By Albert Amateau
A standing-room-only crowd of Flatiron District residents told state and city officials on March 1 about their long siege by noise, filth and violence from bars and clubs concentrated on a few blocks between Fifth and Sixth Aves.
Sponsored by Assemblymembers Richard Gottfried and Brian Kavanagh, the Flatiron nightlife meeting included Joshua Toas, chief executive of the State Liquor Authority, the state licensing agency, which has become more responsive in the past year to community complaints.
Members of the Flatiron Alliance, a neighborhood advocacy organization, spoke about two decades of noisy club patrons, frequent violence and auto traffic clogging 20th, 21st and 22nd Sts. between Fifth and Sixth Aves. from 11 p.m. to the early morning hours on three or four nights a week.
“We’re being held hostage in our own neighborhood and I’m scared,” said Michele Golden, a Flatiron Alliance member and 20-year neighborhood resident. She protested the oversaturation of bars in an area that has recently been rezoned to include residential as well as commercial uses.
Clubs including Avalon, which opened in 1983 as Limelight in the former church on Sixth Ave. at 20th St., and F-stop, at 28 W. 20th St., which has been variously known as Lava, Eden and Embassy, and Deep, at 16 W. 22nd St., among other venues, were cited as sources of constant disruption over the past several years.
Susan Finley, a Flatiron Alliance member and 24-year neighborhood resident, recalled that gunshots were fired last May outside Deep.
“We are afraid someone will be killed by a stray bullet,” Finley said. “We’re tired of calling 311, we’re tired of calling police and being treated like we’re the problem. We need help.”
The S.L.A. recently suspended or revoked liquor licenses for Avalon, F-Stop and Deep, but the clubs appealed the S.L.A. ruling and, pending the outcome of their appeals, they remain open.
“In the city, courts have ruled against us on some of the most common-sense things we’re doing,” Toas said.
Phil Byler, another Flatiron Alliance leader, said the number of bars and clubs in the area has become overwhelming.
“Within 500 feet of Sixth Ave. and 20th St. there are 20 licensed premises in an increasingly residential neighborhood,” said Byler. Owners who apply for liquor licenses for “white tablecloth” restaurants that morph into clubs or lounges even before they open have added to the neighborhood’s woes, Byler said.
Byler also faulted what he called “the corporate shell game” whereby a club’s directors change radically when new investors sign on, but the establishment is able to operate under the old liquor license because the corporate structure is the same.
David Rabin, president of the New York Nightlife Association and owner of Lotus, a club in the Gansevoort Market district, told angry residents at the meeting, “I’m as opposed to clubs that cause problems as you are.” But he urged residents to remember they live in “a 4 a.m. city, that attracts 50 million tourists annually.

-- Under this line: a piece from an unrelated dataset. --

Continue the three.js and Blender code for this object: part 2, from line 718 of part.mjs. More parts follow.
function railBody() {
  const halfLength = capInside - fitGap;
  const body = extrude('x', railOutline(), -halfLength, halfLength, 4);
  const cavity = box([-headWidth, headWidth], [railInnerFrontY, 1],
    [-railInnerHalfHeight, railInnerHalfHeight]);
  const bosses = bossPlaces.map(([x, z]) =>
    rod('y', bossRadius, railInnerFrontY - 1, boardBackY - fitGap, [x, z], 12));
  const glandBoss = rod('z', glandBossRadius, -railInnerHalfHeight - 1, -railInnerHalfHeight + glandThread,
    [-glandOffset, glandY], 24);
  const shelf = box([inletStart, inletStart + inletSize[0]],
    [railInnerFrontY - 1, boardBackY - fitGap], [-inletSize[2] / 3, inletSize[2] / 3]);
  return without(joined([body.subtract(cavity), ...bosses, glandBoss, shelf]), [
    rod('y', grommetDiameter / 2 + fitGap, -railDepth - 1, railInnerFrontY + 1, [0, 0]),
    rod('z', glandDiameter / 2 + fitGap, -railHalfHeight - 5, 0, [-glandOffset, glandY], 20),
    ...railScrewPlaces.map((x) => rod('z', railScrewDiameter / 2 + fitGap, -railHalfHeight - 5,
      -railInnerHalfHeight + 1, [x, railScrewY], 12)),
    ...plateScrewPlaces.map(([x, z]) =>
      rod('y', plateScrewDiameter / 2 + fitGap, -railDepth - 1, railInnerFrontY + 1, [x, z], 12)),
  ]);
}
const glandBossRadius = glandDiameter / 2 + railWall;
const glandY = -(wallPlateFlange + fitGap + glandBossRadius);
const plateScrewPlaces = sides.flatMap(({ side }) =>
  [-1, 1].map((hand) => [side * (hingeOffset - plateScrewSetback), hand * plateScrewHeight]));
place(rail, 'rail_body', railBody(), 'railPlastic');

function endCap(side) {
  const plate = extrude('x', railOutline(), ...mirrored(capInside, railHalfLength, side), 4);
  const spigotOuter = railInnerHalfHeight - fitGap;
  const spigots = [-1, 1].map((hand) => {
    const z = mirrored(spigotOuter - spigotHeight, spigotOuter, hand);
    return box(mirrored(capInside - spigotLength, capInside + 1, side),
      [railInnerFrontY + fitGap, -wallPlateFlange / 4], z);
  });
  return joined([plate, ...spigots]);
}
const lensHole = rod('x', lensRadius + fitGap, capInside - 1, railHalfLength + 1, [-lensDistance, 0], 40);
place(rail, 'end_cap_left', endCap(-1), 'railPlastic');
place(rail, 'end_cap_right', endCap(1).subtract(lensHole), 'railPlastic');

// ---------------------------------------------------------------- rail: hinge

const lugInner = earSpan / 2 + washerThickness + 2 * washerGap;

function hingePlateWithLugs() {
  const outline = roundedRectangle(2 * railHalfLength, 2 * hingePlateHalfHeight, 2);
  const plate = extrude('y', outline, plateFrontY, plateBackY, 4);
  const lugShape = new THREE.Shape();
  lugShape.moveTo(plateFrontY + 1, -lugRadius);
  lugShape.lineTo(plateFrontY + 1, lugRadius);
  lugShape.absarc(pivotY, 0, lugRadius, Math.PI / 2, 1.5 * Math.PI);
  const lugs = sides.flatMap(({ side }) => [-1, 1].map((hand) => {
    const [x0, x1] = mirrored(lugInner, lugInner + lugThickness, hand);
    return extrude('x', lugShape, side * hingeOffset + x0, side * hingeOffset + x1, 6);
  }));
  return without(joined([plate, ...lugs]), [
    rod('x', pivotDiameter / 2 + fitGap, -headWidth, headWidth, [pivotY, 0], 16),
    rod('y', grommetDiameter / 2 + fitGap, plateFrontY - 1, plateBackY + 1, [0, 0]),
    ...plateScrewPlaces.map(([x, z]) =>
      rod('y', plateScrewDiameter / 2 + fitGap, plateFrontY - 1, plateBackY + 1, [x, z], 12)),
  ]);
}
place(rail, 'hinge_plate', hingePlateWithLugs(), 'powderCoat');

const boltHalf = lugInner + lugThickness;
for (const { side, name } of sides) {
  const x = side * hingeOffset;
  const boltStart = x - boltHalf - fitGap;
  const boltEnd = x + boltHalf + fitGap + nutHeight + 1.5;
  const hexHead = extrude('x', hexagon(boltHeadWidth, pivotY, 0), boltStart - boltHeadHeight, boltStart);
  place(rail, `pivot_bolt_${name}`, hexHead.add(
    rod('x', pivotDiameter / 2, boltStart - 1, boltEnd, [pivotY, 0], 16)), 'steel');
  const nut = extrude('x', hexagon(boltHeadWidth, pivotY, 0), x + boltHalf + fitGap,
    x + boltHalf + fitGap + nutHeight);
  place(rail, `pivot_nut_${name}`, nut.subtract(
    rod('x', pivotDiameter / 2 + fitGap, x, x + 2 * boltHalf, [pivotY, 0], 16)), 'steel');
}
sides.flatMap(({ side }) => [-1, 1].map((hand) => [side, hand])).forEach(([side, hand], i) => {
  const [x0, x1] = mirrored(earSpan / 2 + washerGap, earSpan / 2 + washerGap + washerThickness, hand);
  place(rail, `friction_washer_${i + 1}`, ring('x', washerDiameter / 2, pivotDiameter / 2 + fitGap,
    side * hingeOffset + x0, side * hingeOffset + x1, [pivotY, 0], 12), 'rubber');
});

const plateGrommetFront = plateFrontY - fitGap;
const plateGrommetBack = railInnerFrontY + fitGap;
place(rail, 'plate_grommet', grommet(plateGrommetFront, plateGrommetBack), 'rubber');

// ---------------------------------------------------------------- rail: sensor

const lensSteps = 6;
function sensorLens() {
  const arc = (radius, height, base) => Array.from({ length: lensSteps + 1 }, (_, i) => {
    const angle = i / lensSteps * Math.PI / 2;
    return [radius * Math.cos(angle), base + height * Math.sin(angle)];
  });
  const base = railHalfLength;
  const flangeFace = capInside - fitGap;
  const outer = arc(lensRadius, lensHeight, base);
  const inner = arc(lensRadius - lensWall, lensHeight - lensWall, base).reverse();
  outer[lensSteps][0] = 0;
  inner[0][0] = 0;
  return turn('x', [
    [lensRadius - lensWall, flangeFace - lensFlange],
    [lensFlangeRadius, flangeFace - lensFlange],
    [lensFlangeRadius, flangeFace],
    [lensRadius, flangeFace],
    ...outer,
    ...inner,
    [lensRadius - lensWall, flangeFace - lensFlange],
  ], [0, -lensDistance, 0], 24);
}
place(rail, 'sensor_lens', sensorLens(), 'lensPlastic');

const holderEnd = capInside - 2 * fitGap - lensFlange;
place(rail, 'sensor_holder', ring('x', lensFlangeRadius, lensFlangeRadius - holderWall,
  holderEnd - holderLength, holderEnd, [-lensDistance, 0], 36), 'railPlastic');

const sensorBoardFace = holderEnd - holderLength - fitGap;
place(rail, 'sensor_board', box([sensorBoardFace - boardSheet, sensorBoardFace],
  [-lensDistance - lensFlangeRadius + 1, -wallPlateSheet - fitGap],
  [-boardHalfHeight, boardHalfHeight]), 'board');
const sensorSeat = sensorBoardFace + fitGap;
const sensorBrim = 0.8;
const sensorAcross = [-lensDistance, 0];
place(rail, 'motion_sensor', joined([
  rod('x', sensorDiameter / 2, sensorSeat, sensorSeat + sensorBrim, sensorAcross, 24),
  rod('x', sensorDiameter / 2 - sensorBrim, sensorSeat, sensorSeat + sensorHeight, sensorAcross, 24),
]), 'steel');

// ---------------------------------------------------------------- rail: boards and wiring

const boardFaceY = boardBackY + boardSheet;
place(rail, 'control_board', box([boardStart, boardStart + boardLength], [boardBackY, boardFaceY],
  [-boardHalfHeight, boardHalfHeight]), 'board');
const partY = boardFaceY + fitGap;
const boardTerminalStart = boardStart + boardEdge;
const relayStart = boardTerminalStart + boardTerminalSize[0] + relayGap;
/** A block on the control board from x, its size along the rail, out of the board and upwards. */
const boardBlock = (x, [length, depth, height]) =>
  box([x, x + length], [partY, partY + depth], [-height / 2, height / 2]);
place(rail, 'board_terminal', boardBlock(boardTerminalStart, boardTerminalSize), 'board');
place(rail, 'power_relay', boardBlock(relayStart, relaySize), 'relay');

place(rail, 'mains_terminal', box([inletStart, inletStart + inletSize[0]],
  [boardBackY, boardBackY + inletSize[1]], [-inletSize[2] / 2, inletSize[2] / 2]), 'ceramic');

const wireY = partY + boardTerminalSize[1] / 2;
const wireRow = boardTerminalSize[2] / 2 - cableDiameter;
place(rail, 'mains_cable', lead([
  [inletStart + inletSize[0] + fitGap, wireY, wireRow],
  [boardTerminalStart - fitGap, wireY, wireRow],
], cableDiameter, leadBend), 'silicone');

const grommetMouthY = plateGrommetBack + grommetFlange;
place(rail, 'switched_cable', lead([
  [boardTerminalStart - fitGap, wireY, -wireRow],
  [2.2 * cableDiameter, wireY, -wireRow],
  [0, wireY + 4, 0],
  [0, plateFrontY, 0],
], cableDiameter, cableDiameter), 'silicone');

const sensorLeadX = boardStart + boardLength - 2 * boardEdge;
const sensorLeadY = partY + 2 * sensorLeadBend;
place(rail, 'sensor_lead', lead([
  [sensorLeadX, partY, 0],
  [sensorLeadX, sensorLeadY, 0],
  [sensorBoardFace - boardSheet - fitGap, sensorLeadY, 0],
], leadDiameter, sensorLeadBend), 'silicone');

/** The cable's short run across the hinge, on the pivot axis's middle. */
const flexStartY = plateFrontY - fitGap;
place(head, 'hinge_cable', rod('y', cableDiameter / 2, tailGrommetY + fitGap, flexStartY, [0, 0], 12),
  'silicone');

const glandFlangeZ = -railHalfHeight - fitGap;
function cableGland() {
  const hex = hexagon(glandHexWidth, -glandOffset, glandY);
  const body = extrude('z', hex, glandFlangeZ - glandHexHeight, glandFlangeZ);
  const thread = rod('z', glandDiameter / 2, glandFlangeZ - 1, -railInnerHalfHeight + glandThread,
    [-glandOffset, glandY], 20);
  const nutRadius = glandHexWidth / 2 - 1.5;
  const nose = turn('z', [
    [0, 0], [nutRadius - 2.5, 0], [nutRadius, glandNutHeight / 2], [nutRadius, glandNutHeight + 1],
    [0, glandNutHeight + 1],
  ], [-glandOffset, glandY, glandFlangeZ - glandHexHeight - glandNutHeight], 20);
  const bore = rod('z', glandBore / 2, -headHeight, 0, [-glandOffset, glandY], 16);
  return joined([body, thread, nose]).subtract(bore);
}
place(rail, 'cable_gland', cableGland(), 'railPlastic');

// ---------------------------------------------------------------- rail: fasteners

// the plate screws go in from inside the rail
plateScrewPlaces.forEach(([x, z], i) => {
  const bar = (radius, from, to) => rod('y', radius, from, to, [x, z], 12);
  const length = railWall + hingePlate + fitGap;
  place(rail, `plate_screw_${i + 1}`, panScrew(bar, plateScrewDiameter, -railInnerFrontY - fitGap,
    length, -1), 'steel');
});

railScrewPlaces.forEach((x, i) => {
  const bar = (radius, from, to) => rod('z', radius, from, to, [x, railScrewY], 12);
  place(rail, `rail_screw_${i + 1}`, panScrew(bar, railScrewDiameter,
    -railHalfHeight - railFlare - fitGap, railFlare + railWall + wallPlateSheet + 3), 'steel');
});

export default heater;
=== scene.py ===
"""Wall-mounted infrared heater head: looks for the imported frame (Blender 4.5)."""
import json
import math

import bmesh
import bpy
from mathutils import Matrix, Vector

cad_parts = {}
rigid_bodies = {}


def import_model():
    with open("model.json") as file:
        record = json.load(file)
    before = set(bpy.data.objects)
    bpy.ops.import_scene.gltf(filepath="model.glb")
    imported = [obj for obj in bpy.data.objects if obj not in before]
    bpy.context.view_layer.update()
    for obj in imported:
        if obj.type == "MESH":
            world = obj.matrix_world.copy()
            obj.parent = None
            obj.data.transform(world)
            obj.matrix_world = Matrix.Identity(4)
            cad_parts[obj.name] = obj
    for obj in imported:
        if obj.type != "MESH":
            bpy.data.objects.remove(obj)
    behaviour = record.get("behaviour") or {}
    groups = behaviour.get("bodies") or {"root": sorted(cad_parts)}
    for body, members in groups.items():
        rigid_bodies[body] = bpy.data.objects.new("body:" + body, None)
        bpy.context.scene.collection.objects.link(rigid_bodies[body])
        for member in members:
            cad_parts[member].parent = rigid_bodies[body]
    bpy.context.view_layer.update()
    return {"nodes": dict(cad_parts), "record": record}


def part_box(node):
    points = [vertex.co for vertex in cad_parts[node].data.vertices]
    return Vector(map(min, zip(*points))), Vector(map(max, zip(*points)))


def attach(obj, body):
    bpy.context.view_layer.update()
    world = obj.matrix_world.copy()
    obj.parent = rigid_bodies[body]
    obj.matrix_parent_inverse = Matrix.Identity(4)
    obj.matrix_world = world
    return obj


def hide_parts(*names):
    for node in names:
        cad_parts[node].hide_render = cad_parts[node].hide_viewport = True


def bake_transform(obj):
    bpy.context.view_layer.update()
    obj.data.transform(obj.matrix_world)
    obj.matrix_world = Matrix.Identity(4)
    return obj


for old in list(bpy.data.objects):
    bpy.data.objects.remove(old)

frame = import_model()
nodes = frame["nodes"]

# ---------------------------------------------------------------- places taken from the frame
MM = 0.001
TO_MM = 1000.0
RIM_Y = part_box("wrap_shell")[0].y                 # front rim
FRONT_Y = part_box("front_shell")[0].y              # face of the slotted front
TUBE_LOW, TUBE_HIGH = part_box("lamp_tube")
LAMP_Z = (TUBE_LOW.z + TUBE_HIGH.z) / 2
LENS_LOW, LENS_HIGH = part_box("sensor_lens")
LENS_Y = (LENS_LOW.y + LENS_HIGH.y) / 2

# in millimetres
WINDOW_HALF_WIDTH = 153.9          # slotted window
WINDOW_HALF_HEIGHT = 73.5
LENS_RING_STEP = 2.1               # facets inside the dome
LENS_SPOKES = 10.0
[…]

It’s not Cleveland or Cincinnati.”
He blamed the city law that forces restaurant, club and bar patrons into the street to smoke for increased complaints about noise.

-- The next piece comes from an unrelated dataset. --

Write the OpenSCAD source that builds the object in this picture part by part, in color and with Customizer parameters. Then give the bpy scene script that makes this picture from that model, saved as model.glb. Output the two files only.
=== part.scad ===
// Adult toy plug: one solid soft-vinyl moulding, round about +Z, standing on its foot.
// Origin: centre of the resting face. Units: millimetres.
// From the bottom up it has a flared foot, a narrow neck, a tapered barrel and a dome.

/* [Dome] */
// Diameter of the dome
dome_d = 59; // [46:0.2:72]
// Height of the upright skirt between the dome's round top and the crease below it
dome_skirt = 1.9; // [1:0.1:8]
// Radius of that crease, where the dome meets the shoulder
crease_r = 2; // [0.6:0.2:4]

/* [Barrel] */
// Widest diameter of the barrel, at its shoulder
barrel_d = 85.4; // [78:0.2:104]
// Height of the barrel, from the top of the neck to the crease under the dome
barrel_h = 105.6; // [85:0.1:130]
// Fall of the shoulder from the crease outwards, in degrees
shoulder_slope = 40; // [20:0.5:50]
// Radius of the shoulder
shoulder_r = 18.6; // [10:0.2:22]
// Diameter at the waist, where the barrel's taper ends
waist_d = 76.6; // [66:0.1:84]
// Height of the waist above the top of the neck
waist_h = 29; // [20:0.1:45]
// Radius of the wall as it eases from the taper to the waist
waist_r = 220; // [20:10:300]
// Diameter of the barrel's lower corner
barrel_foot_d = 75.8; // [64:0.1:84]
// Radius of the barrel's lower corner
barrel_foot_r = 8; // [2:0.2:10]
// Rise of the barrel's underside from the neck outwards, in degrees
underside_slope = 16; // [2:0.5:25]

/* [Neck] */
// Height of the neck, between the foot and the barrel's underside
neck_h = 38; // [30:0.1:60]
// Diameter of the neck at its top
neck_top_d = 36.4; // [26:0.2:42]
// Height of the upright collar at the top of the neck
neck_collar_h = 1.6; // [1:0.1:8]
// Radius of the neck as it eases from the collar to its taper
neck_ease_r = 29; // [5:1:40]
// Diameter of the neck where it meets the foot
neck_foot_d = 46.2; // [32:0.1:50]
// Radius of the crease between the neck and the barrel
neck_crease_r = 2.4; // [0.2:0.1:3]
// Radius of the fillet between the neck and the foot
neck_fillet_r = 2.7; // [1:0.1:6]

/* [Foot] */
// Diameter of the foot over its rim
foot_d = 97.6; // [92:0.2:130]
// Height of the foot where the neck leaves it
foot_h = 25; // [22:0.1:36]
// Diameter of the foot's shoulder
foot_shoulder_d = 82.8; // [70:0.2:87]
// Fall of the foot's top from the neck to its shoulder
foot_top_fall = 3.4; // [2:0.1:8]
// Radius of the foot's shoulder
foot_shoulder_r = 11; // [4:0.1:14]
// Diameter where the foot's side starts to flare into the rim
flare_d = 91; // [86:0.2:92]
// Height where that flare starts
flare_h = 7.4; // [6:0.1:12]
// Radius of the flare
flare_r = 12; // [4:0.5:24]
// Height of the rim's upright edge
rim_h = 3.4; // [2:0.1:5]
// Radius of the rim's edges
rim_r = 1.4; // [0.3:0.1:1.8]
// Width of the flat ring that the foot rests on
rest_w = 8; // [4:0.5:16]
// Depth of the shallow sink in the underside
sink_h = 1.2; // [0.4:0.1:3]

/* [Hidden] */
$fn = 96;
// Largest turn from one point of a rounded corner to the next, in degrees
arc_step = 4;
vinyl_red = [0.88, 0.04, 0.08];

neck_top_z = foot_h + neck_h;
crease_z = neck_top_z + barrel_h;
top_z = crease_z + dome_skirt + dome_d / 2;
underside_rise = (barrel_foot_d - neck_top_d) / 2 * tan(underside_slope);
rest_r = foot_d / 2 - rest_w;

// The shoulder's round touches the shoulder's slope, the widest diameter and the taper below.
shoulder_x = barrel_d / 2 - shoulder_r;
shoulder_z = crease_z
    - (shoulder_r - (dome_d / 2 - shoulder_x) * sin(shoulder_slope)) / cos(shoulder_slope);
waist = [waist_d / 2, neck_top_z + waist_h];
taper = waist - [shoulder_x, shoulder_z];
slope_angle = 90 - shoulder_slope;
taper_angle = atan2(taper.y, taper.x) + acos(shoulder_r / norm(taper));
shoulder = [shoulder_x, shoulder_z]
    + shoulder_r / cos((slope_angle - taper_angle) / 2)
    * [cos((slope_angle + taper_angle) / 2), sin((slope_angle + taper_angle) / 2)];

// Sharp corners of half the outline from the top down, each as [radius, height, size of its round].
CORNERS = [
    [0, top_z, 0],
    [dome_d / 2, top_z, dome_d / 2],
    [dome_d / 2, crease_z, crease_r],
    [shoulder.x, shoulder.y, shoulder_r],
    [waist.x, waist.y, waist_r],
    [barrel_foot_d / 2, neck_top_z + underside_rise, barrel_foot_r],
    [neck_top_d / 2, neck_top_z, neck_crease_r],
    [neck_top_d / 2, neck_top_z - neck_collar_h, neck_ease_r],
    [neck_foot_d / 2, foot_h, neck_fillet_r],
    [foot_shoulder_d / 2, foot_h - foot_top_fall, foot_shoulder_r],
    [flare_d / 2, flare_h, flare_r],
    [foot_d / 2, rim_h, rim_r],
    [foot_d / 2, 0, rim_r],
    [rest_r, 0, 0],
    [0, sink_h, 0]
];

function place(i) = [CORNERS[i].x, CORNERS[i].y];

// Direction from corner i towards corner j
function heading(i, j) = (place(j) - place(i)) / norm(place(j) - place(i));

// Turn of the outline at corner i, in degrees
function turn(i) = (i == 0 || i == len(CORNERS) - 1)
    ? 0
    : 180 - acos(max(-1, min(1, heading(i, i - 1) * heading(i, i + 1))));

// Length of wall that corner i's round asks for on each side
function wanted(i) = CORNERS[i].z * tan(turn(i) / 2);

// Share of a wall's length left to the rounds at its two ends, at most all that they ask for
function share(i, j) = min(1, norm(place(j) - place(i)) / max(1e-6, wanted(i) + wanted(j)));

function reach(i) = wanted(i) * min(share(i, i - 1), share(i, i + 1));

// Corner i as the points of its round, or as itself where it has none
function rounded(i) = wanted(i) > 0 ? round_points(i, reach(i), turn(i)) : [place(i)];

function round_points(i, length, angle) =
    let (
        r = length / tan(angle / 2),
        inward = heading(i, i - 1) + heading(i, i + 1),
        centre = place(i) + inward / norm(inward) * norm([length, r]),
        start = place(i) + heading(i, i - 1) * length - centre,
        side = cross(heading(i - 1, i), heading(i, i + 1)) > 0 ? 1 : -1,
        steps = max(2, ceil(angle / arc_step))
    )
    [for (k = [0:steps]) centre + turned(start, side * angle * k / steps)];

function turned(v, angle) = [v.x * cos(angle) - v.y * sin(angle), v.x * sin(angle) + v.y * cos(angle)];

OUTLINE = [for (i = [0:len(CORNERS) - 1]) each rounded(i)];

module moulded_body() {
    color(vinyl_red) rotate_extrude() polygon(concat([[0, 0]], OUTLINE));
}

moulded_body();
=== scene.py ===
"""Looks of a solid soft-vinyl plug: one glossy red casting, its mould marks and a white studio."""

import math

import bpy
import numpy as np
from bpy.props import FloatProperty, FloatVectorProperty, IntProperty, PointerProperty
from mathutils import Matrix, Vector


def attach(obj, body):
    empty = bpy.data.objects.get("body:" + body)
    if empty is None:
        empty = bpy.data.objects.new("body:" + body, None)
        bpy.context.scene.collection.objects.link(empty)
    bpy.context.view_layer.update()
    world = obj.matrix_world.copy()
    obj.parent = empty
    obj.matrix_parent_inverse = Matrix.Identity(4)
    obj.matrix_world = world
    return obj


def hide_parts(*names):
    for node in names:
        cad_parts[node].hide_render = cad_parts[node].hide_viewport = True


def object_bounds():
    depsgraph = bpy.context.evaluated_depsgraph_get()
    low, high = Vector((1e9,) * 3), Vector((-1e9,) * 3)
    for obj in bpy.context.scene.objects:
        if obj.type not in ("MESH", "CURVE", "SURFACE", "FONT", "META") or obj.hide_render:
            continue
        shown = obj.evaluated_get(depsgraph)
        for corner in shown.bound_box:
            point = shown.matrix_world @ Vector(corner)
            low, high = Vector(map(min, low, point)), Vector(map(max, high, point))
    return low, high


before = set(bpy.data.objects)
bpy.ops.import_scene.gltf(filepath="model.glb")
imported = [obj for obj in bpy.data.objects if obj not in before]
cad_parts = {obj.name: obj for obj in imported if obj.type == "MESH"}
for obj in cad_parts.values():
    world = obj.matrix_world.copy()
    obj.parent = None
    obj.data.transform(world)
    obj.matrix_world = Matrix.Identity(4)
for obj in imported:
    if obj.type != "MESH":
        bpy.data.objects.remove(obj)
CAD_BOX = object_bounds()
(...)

Rabin also said club owners are reluctant to call police when violence occurs in their premises because they receive tickets for failing to keep order and those tickets can be cited when police seek to close what they deem to be trouble spots.
Nevertheless, Rabin urged residents to lobby Mayor Bloomberg and Police Commissioner Kelly to authorize “paid detail” — off-duty police officers in uniform, paid by club owners, to patrol blocks with high concentrations of bars and clubs.
“We’ve been asking for seven years for greater police presence,” said Rabin, noting that venues including Yankee Stadium and Madison Square Garden are allowed to employ off-duty uniformed police officers, but bars and clubs lack that privilege.
“We’d like them to patrol nightlife areas on our dollar,” Rabin said.
However, state legislation may be required to make paid detail legal, according to elected officials at the meeting.
Finley, though, said paid detail for nightlife would present a great potential for conflicts of interest and corruption.
“We pay for police protection now and we don’t get the help we need,” she said. “What can we expect if the clubs paid for them?” Finley charged that Peter Gatien had two Police Department officers on his payroll when he owned Limelight (now Avalon) more than 10 years ago. During that period, Limelight managers were apparently tipped off about drug raids on the club, Finley said. Gatien was later charged with allowing drugs to be sold and used in the club, but was acquitted. He was later convicted of tax violations.
Speakers at the March 1 meeting praised what they called “the new S.L.A.,” which for the past year has been paying more attention to community board recommendations on license applications.
Vickie Barbero, a Community Board 5 member for the past 14 years, recalled the “frustration, fear and sense of futility that we felt when we recommended denial of licenses or renewals,” and compared it with recent moves by the S.L.A. to deny applications. In 2006, the first year of the “new” S.L.A., the agency suspended 24 licenses compared to four each in 2005 and 2004.